Reproduce each line exactly, including spacing and punctuation.

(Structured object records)
====================
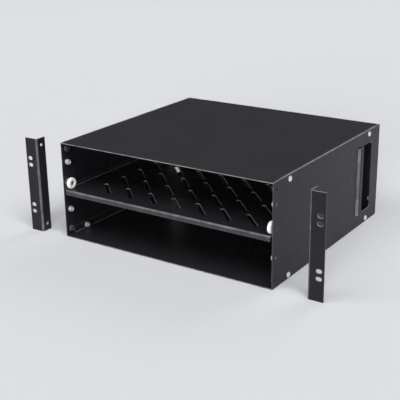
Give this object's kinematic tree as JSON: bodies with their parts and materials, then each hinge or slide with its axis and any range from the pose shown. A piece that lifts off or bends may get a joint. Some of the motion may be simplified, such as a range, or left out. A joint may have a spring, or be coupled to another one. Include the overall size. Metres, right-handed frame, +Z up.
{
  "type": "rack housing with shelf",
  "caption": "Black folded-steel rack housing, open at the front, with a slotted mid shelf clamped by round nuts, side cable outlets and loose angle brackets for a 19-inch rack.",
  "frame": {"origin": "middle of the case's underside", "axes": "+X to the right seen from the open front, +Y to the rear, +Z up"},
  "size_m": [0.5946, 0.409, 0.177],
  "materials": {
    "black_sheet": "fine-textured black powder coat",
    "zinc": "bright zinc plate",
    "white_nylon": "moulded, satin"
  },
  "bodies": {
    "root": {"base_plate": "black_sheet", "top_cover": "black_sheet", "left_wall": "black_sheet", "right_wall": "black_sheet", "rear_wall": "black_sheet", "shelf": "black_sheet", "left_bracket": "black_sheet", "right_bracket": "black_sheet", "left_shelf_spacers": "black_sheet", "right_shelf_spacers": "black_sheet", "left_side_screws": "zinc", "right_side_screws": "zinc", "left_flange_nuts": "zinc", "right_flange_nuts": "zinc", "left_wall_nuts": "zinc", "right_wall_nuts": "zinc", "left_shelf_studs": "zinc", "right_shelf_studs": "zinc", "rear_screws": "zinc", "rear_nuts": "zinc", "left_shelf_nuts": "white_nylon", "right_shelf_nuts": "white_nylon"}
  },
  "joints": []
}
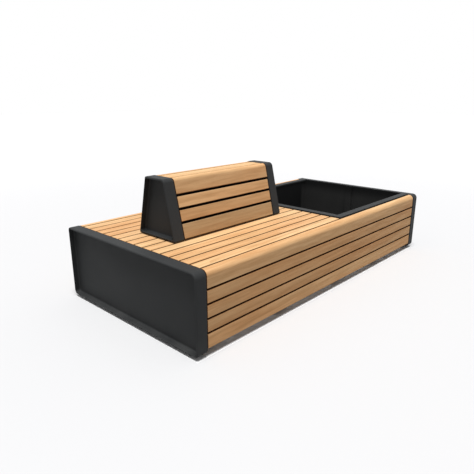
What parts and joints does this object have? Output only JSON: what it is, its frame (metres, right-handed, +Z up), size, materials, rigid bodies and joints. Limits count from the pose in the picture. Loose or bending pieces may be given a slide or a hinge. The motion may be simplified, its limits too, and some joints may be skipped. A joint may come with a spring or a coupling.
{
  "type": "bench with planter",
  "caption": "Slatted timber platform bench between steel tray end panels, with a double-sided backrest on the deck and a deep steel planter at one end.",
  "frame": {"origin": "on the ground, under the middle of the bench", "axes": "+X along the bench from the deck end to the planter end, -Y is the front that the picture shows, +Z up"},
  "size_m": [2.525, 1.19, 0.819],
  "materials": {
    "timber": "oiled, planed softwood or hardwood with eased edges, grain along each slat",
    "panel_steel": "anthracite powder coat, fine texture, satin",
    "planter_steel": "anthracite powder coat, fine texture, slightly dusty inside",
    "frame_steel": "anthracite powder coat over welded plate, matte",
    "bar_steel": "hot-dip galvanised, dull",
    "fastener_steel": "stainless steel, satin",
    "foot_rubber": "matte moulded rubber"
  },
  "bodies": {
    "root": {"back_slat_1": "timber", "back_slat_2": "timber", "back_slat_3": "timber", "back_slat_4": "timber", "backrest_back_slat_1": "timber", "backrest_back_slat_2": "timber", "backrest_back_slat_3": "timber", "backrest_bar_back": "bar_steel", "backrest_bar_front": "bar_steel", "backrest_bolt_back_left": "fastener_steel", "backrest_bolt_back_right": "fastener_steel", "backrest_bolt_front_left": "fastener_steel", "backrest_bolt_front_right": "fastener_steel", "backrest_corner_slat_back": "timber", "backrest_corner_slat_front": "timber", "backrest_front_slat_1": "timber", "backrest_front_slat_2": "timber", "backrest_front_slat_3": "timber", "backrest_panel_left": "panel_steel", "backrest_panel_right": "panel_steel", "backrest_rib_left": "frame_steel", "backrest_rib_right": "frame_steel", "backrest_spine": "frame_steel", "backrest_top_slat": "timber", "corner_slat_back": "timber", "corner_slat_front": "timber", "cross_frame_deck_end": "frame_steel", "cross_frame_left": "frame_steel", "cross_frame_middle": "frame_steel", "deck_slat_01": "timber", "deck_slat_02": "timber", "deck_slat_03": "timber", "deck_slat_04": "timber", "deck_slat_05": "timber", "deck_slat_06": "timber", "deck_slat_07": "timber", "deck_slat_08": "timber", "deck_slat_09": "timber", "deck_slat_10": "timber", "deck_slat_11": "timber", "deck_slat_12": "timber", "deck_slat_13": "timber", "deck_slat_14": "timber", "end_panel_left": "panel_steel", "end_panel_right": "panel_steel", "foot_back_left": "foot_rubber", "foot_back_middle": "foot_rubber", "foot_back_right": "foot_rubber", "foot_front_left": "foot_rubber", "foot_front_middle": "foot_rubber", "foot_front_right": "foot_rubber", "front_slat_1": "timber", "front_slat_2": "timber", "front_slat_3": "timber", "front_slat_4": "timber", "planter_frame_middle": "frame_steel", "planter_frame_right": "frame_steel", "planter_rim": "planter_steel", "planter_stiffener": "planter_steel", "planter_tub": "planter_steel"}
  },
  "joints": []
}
====================
**Answer in full**:
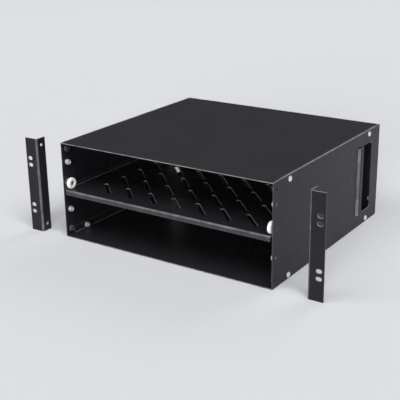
Give this object's kinematic tree as JSON: bodies with their parts and materials, then each hinge or slide with its axis and any range from the pose shown. A piece that lifts off or bends may get a joint. Some of the motion may be simplified, such as a range, or left out. A joint may have a spring, or be coupled to another one. Include the overall size. Metres, right-handed frame, +Z up.
{
  "type": "rack housing with shelf",
  "caption": "Black folded-steel rack housing, open at the front, with a slotted mid shelf clamped by round nuts, side cable outlets and loose angle brackets for a 19-inch rack.",
  "frame": {"origin": "middle of the case's underside", "axes": "+X to the right seen from the open front, +Y to the rear, +Z up"},
  "size_m": [0.5946, 0.409, 0.177],
  "materials": {
    "black_sheet": "fine-textured black powder coat",
    "zinc": "bright zinc plate",
    "white_nylon": "moulded, satin"
  },
  "bodies": {
    "root": {"base_plate": "black_sheet", "top_cover": "black_sheet", "left_wall": "black_sheet", "right_wall": "black_sheet", "rear_wall": "black_sheet", "shelf": "black_sheet", "left_bracket": "black_sheet", "right_bracket": "black_sheet", "left_shelf_spacers": "black_sheet", "right_shelf_spacers": "black_sheet", "left_side_screws": "zinc", "right_side_screws": "zinc", "left_flange_nuts": "zinc", "right_flange_nuts": "zinc", "left_wall_nuts": "zinc", "right_wall_nuts": "zinc", "left_shelf_studs": "zinc", "right_shelf_studs": "zinc", "rear_screws": "zinc", "rear_nuts": "zinc", "left_shelf_nuts": "white_nylon", "right_shelf_nuts": "white_nylon"}
  },
  "joints": []
}
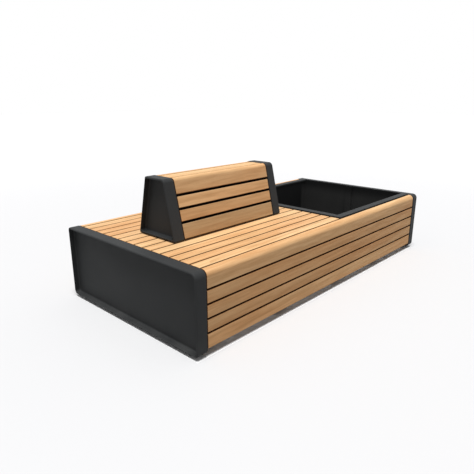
What parts and joints does this object have? Output only JSON: what it is, its frame (metres, right-handed, +Z up), size, materials, rigid bodies and joints. Limits count from the pose in the picture. Loose or bending pieces may be given a slide or a hinge. The motion may be simplified, its limits too, and some joints may be skipped. A joint may come with a spring or a coupling.
{
  "type": "bench with planter",
  "caption": "Slatted timber platform bench between steel tray end panels, with a double-sided backrest on the deck and a deep steel planter at one end.",
  "frame": {"origin": "on the ground, under the middle of the bench", "axes": "+X along the bench from the deck end to the planter end, -Y is the front that the picture shows, +Z up"},
  "size_m": [2.525, 1.19, 0.819],
  "materials": {
    "timber": "oiled, planed softwood or hardwood with eased edges, grain along each slat",
    "panel_steel": "anthracite powder coat, fine texture, satin",
    "planter_steel": "anthracite powder coat, fine texture, slightly dusty inside",
    "frame_steel": "anthracite powder coat over welded plate, matte",
    "bar_steel": "hot-dip galvanised, dull",
    "fastener_steel": "stainless steel, satin",
    "foot_rubber": "matte moulded rubber"
  },
  "bodies": {
    "root": {"back_slat_1": "timber", "back_slat_2": "timber", "back_slat_3": "timber", "back_slat_4": "timber", "backrest_back_slat_1": "timber", "backrest_back_slat_2": "timber", "backrest_back_slat_3": "timber", "backrest_bar_back": "bar_steel", "backrest_bar_front": "bar_steel", "backrest_bolt_back_left": "fastener_steel", "backrest_bolt_back_right": "fastener_steel", "backrest_bolt_front_left": "fastener_steel", "backrest_bolt_front_right": "fastener_steel", "backrest_corner_slat_back": "timber", "backrest_corner_slat_front": "timber", "backrest_front_slat_1": "timber", "backrest_front_slat_2": "timber", "backrest_front_slat_3": "timber", "backrest_panel_left": "panel_steel", "backrest_panel_right": "panel_steel", "backrest_rib_left": "frame_steel", "backrest_rib_right": "frame_steel", "backrest_spine": "frame_steel", "backrest_top_slat": "timber", "corner_slat_back": "timber", "corner_slat_front": "timber", "cross_frame_deck_end": "frame_steel", "cross_frame_left": "frame_steel", "cross_frame_middle": "frame_steel", "deck_slat_01": "timber", "deck_slat_02": "timber", "deck_slat_03": "timber", "deck_slat_04": "timber", "deck_slat_05": "timber", "deck_slat_06": "timber", "deck_slat_07": "timber", "deck_slat_08": "timber", "deck_slat_09": "timber", "deck_slat_10": "timber", "deck_slat_11": "timber", "deck_slat_12": "timber", "deck_slat_13": "timber", "deck_slat_14": "timber", "end_panel_left": "panel_steel", "end_panel_right": "panel_steel", "foot_back_left": "foot_rubber", "foot_back_middle": "foot_rubber", "foot_back_right": "foot_rubber", "foot_front_left": "foot_rubber", "foot_front_middle": "foot_rubber", "foot_front_right": "foot_rubber", "front_slat_1": "timber", "front_slat_2": "timber", "front_slat_3": "timber", "front_slat_4": "timber", "planter_frame_middle": "frame_steel", "planter_frame_right": "frame_steel", "planter_rim": "planter_steel", "planter_stiffener": "planter_steel", "planter_tub": "planter_steel"}
  },
  "joints": []
}